▶ [Supplied entries]
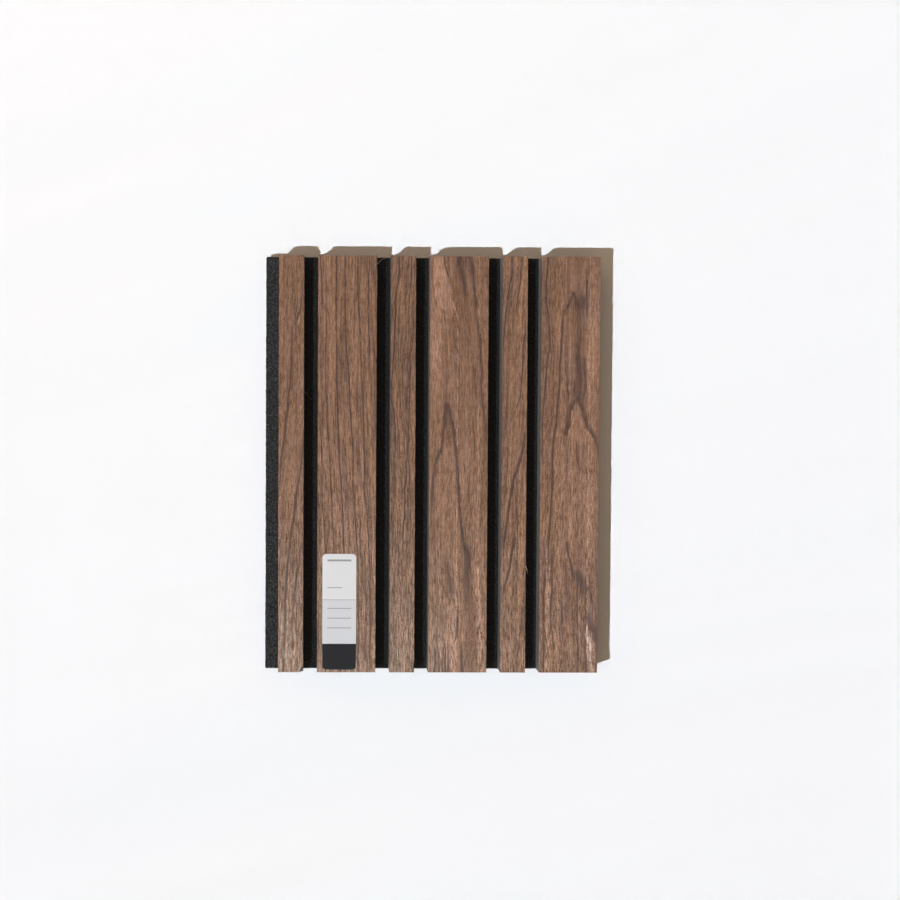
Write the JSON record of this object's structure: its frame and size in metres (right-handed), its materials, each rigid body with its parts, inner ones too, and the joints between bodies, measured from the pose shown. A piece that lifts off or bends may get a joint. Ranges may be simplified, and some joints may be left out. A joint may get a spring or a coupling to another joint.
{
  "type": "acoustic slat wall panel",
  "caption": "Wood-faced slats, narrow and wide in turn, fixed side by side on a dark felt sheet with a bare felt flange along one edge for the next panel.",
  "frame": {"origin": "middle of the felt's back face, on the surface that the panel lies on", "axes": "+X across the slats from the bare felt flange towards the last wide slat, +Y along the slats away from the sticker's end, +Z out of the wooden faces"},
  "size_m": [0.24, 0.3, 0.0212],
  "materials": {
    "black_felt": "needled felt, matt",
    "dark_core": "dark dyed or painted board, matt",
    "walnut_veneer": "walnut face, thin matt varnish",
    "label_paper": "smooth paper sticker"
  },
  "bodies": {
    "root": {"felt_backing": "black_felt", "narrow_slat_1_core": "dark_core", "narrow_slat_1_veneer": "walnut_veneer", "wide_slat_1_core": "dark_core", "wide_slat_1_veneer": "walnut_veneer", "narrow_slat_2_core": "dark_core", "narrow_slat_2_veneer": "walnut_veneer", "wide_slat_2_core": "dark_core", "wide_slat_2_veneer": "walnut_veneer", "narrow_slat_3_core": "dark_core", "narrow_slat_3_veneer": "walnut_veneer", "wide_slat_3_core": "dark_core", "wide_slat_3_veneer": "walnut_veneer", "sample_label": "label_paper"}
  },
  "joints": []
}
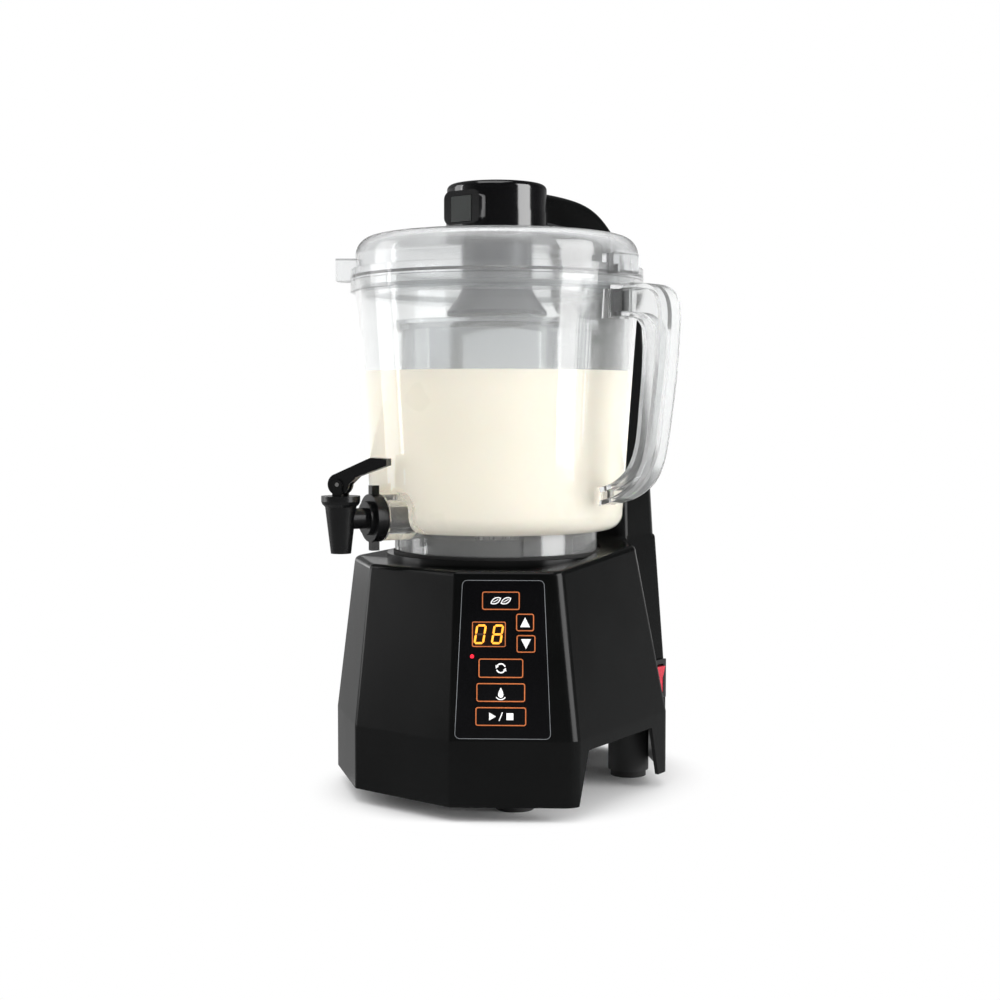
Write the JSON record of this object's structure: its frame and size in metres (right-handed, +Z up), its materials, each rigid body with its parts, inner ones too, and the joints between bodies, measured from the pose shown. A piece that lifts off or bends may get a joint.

▶ [Short problem] Make an exact copy of all the data.

▶ [Final result]
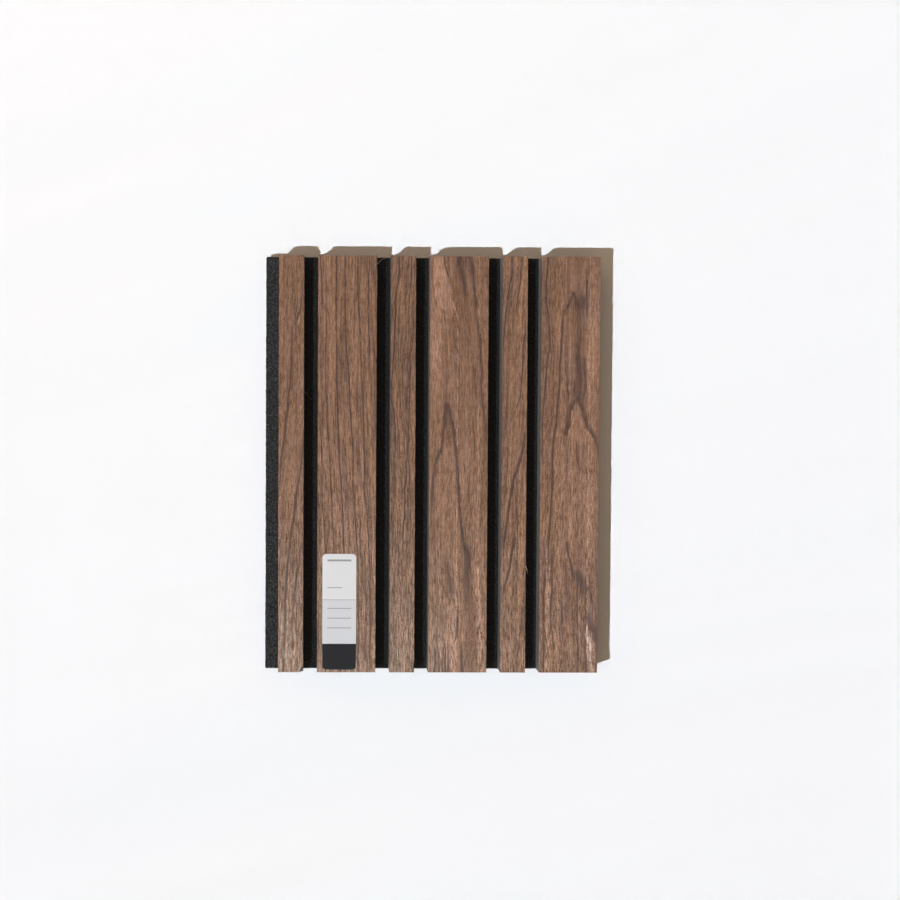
Write the JSON record of this object's structure: its frame and size in metres (right-handed), its materials, each rigid body with its parts, inner ones too, and the joints between bodies, measured from the pose shown. A piece that lifts off or bends may get a joint. Ranges may be simplified, and some joints may be left out. A joint may get a spring or a coupling to another joint.
{
  "type": "acoustic slat wall panel",
  "caption": "Wood-faced slats, narrow and wide in turn, fixed side by side on a dark felt sheet with a bare felt flange along one edge for the next panel.",
  "frame": {"origin": "middle of the felt's back face, on the surface that the panel lies on", "axes": "+X across the slats from the bare felt flange towards the last wide slat, +Y along the slats away from the sticker's end, +Z out of the wooden faces"},
  "size_m": [0.24, 0.3, 0.0212],
  "materials": {
    "black_felt": "needled felt, matt",
    "dark_core": "dark dyed or painted board, matt",
    "walnut_veneer": "walnut face, thin matt varnish",
    "label_paper": "smooth paper sticker"
  },
  "bodies": {
    "root": {"felt_backing": "black_felt", "narrow_slat_1_core": "dark_core", "narrow_slat_1_veneer": "walnut_veneer", "wide_slat_1_core": "dark_core", "wide_slat_1_veneer": "walnut_veneer", "narrow_slat_2_core": "dark_core", "narrow_slat_2_veneer": "walnut_veneer", "wide_slat_2_core": "dark_core", "wide_slat_2_veneer": "walnut_veneer", "narrow_slat_3_core": "dark_core", "narrow_slat_3_veneer": "walnut_veneer", "wide_slat_3_core": "dark_core", "wide_slat_3_veneer": "walnut_veneer", "sample_label": "label_paper"}
  },
  "joints": []
}
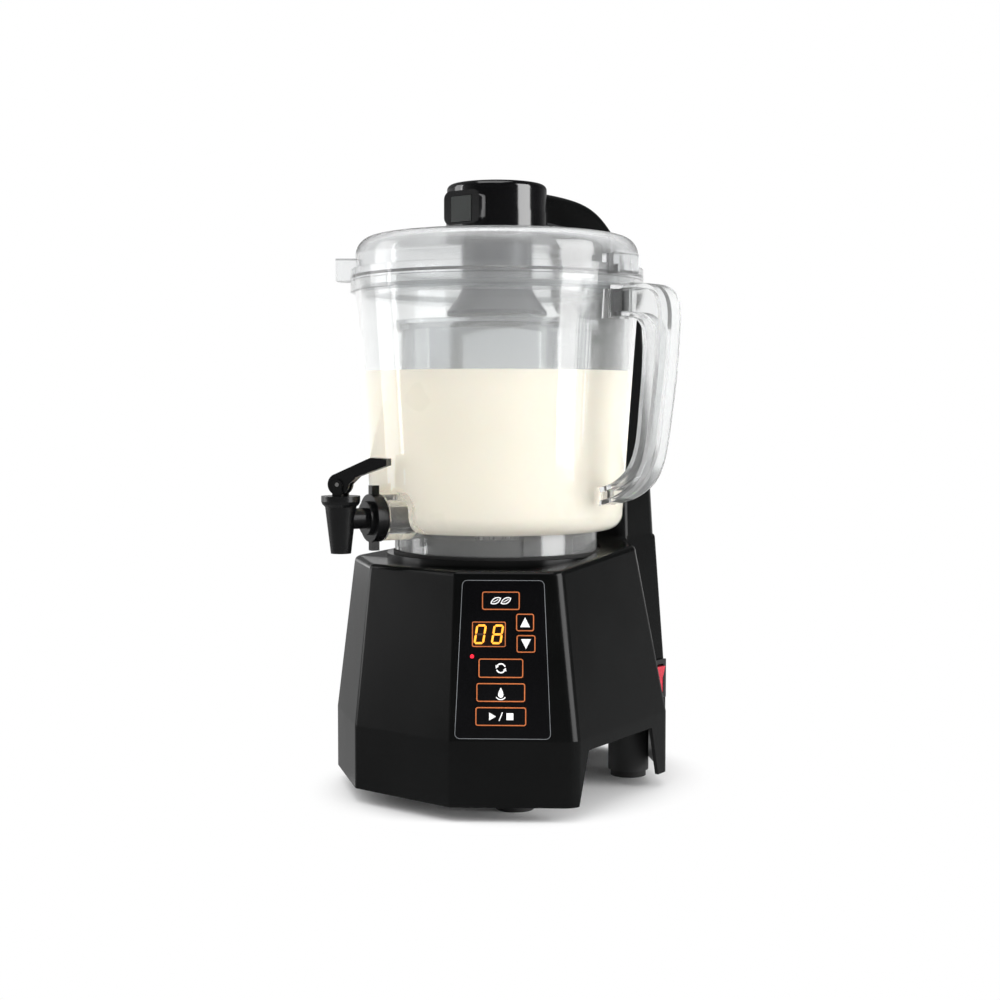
Write the JSON record of this object's structure: its frame and size in metres (right-handed, +Z up), its materials, each rigid body with its parts, inner ones too, and the joints between bodies, measured from the pose shown. A piece that lifts off or bends may get a joint.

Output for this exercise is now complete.